Ice wine is a type of dessert wine produced from grapes that have been frozen. The sugars and other dissolved solids do not freeze, but the water does, so the result is an unusually concentrated, often very sweet wine. Unlike other unfortified dessert wines, the grapes tend not to be affected by Botryris[?] cinera. When the grapes are free of botrytis, they are said to have come in "clean."

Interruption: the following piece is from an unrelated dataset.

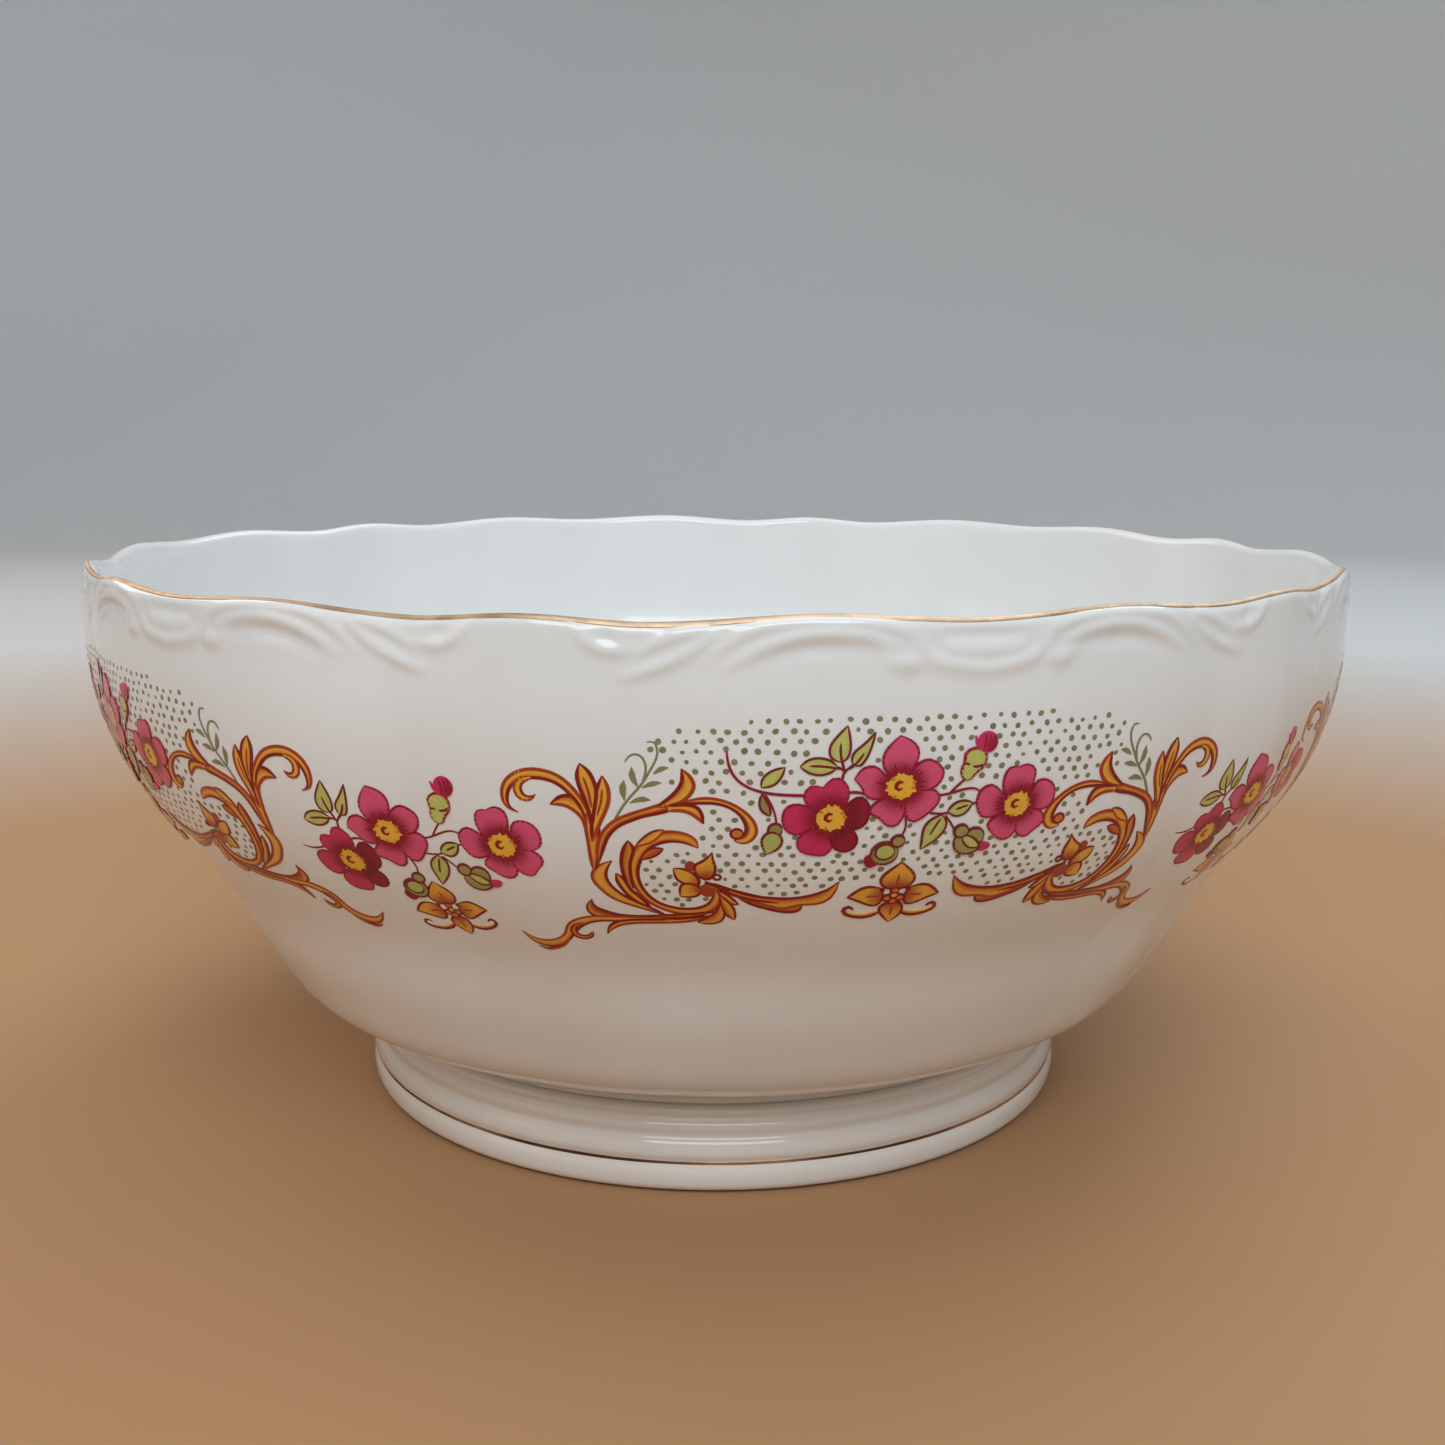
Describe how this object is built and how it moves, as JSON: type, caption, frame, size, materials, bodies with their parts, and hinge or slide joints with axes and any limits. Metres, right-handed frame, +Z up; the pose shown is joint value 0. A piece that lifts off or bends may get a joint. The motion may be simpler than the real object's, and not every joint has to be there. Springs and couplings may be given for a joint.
{
  "type": "serving bowl",
  "caption": "Round porcelain serving bowl with a scalloped, relief-moulded rim, a stepped foot, gilding and printed rose and scroll decoration.",
  "frame": {"origin": "centre of the foot's standing face, on the surface the bowl stands on", "axes": "+Z up along the bowl's axis; -Y is the side shown in the picture; +X to its right"},
  "size_m": [0.2549, 0.2539, 0.1121],
  "materials": {
    "glazed_porcelain": "clear gloss glaze over ivory-white porcelain",
    "foot_porcelain": "clear gloss glaze, standing face left bare",
    "gold": "burnished gold over glaze, satin",
    "gold_line": "painted gold line, worn",
    "cartouche_enamel": "fired enamel print: ochre scrolls, roses, leaves and a dotted ground",
    "rose_enamel": "fired enamel print: roses, leaves and a gold flower"
  },
  "bodies": {
    "root": {"bowl_body": "glazed_porcelain", "foot_ring": "foot_porcelain", "rim_gilding": "gold", "foot_gilding": "gold_line", "cartouche_decal_1": "cartouche_enamel", "rose_spray_decal_1": "rose_enamel", "cartouche_decal_2": "cartouche_enamel", "rose_spray_decal_2": "rose_enamel", "cartouche_decal_3": "cartouche_enamel", "rose_spray_decal_3": "rose_enamel", "cartouche_decal_4": "cartouche_enamel", "rose_spray_decal_4": "rose_enamel", "cartouche_decal_5": "cartouche_enamel", "rose_spray_decal_5": "rose_enamel"}
  },
  "joints": []
}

The most famous (and expensive) ice wines are German Eisweins[?], but ice wine is also made in Canada and the United States. Natural ice wines require a hard frost to occur sometime after the grapes are ripe, which means that the grapes may hang on the vine for several months. If a frost does not come quickly enough, the grapes may rot and the crop will be lost. Some winemakers use cryoextraction[?] to simulate the effect of a frost, but typically do not leave the grapes to hang for extended periods as is done with a natural ice wine. Perhaps the most famous of these is Bonny Doon[?]'s "Vin de Glaciere" (icebox wine). In Germany and Canada the grapes must freeze naturally to be called ice wine.

Typical grapes used for ice wine production are: Riesling, Seyval[?], Vidal Blanc[?], and, interestingly, the red grape Cabernet Franc. Cabernet Franc ice wine is a light pink color.